Start of Exercise materials
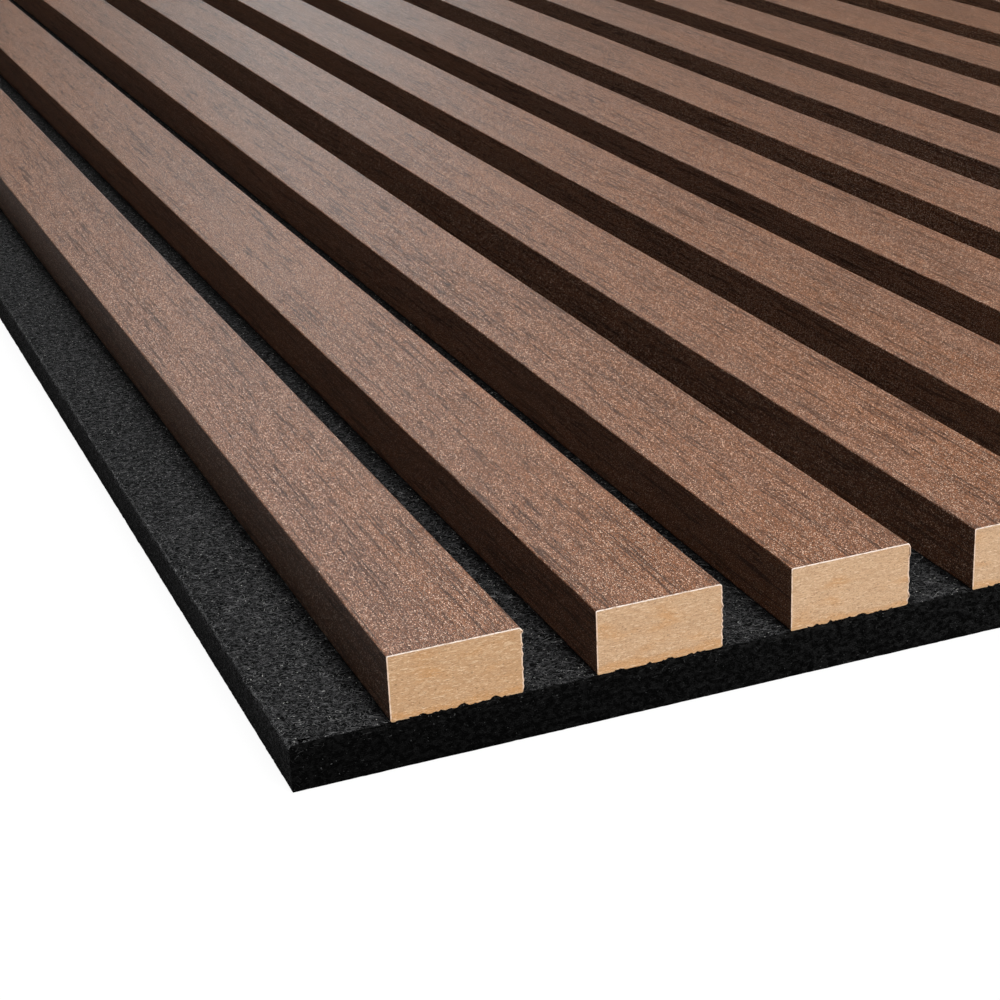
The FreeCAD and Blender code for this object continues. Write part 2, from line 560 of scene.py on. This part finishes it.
End of Exercise materials
Start of Exercise materials
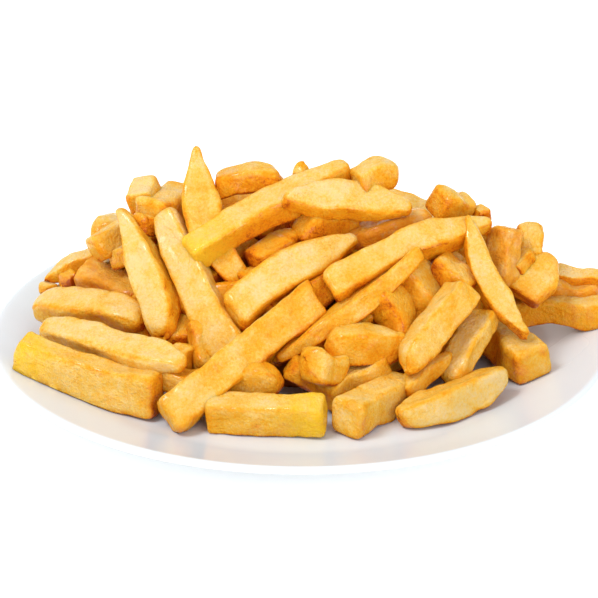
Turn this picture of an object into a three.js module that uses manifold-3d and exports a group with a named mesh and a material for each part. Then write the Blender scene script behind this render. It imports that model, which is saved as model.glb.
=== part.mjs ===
End of Exercise materials
Start of Exercise materials
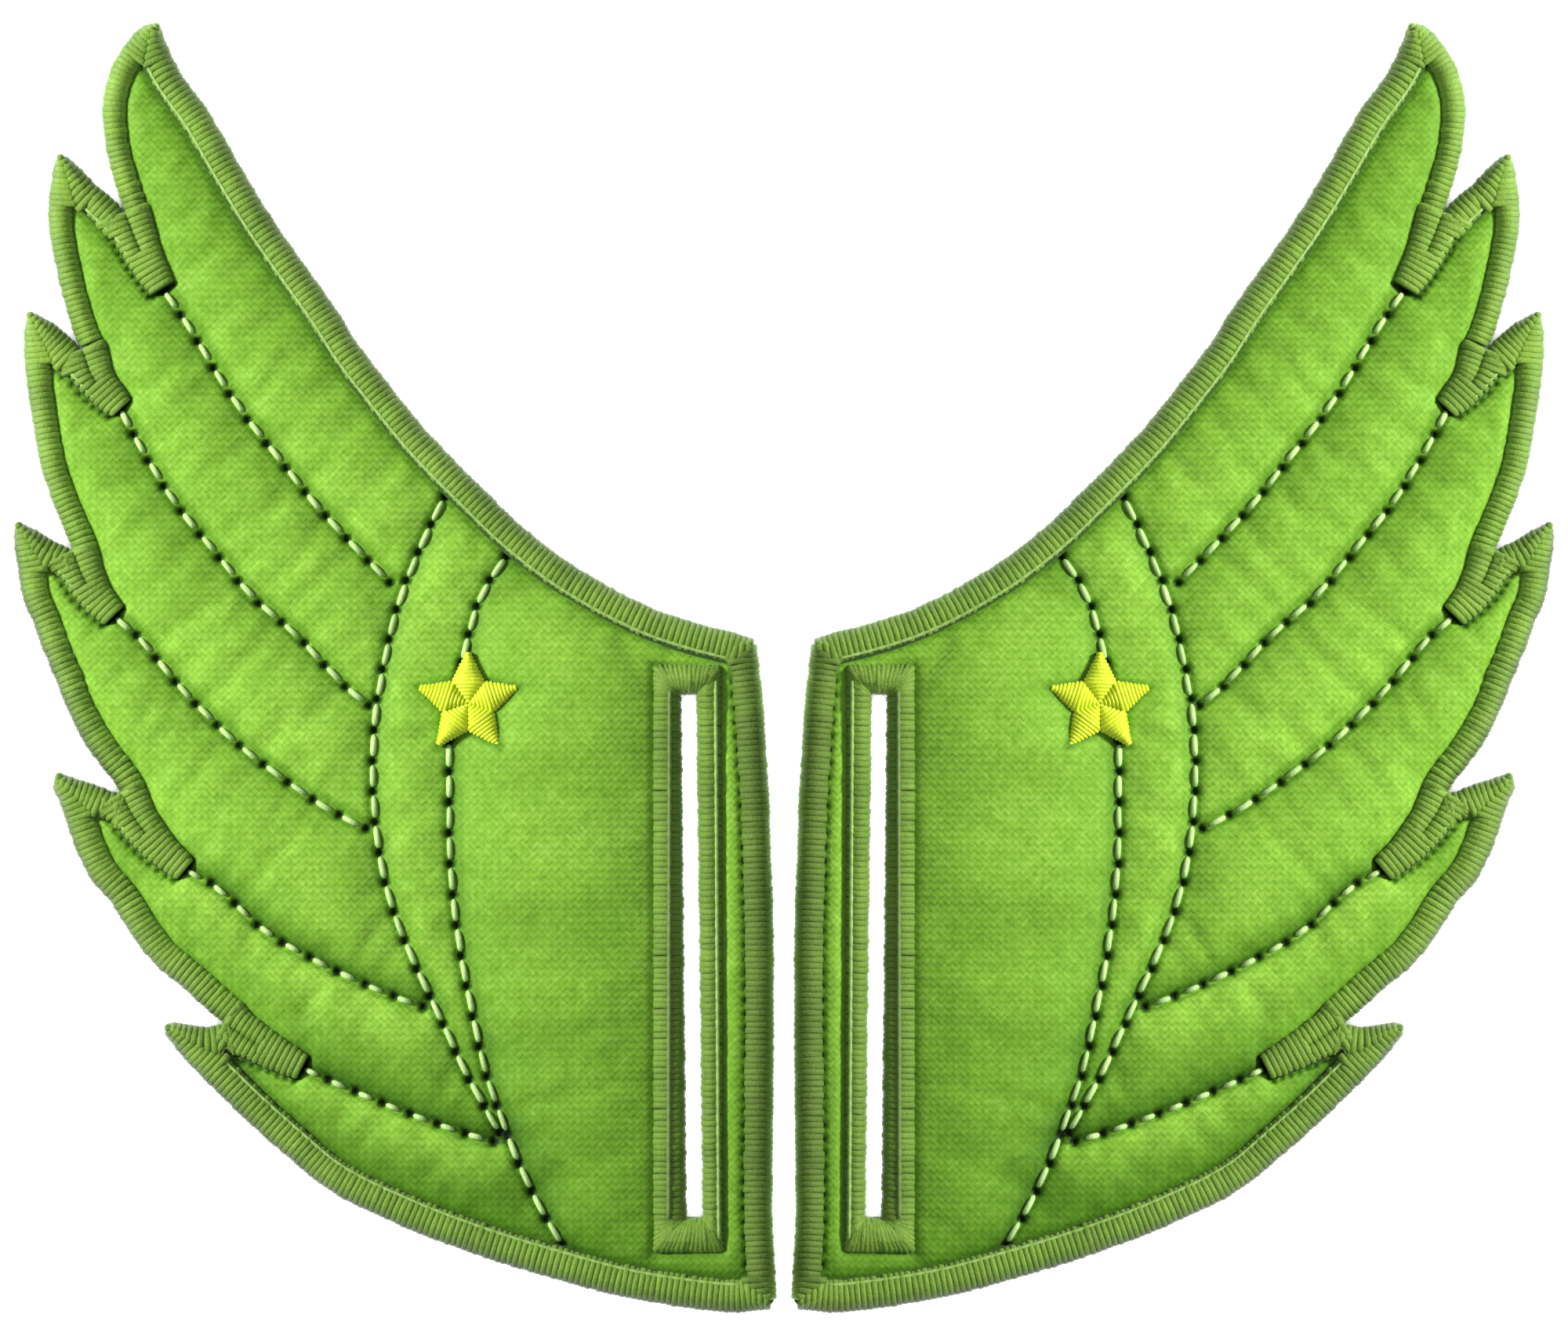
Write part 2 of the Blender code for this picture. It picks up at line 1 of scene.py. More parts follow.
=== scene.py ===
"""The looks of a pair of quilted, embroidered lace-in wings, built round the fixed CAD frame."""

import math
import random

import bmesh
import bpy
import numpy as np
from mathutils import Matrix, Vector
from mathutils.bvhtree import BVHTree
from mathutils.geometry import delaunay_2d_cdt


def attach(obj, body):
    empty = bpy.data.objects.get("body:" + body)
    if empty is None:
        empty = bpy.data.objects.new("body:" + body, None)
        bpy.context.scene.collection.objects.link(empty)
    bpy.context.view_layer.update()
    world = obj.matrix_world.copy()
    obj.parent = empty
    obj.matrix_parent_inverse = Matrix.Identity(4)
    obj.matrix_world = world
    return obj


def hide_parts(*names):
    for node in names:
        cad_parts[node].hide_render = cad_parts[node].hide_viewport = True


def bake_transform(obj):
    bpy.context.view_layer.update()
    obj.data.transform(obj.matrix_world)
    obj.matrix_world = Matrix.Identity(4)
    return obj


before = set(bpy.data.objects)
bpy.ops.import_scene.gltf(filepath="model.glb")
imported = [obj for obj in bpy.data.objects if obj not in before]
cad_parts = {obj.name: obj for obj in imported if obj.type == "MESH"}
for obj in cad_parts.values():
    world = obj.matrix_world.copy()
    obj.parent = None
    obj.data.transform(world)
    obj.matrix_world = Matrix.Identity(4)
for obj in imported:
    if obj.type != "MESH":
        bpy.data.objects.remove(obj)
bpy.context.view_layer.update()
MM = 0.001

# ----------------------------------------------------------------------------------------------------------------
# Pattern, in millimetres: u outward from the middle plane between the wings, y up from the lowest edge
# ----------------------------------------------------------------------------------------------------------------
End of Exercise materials
Do this:
Extract exactly and only these lines: the line containing "Write part 2 of", the line containing "in imported if", and every line between them.

Solution to the problem:
Write part 2 of the Blender code for this picture. It picks up at line 1 of scene.py. More parts follow.
=== scene.py ===
"""The looks of a pair of quilted, embroidered lace-in wings, built round the fixed CAD frame."""

import math
import random

import bmesh
import bpy
import numpy as np
from mathutils import Matrix, Vector
from mathutils.bvhtree import BVHTree
from mathutils.geometry import delaunay_2d_cdt


def attach(obj, body):
    empty = bpy.data.objects.get("body:" + body)
    if empty is None:
        empty = bpy.data.objects.new("body:" + body, None)
        bpy.context.scene.collection.objects.link(empty)
    bpy.context.view_layer.update()
    world = obj.matrix_world.copy()
    obj.parent = empty
    obj.matrix_parent_inverse = Matrix.Identity(4)
    obj.matrix_world = world
    return obj


def hide_parts(*names):
    for node in names:
        cad_parts[node].hide_render = cad_parts[node].hide_viewport = True


def bake_transform(obj):
    bpy.context.view_layer.update()
    obj.data.transform(obj.matrix_world)
    obj.matrix_world = Matrix.Identity(4)
    return obj


before = set(bpy.data.objects)
bpy.ops.import_scene.gltf(filepath="model.glb")
imported = [obj for obj in bpy.data.objects if obj not in before]
cad_parts = {obj.name: obj for obj in imported if obj.type == "MESH"}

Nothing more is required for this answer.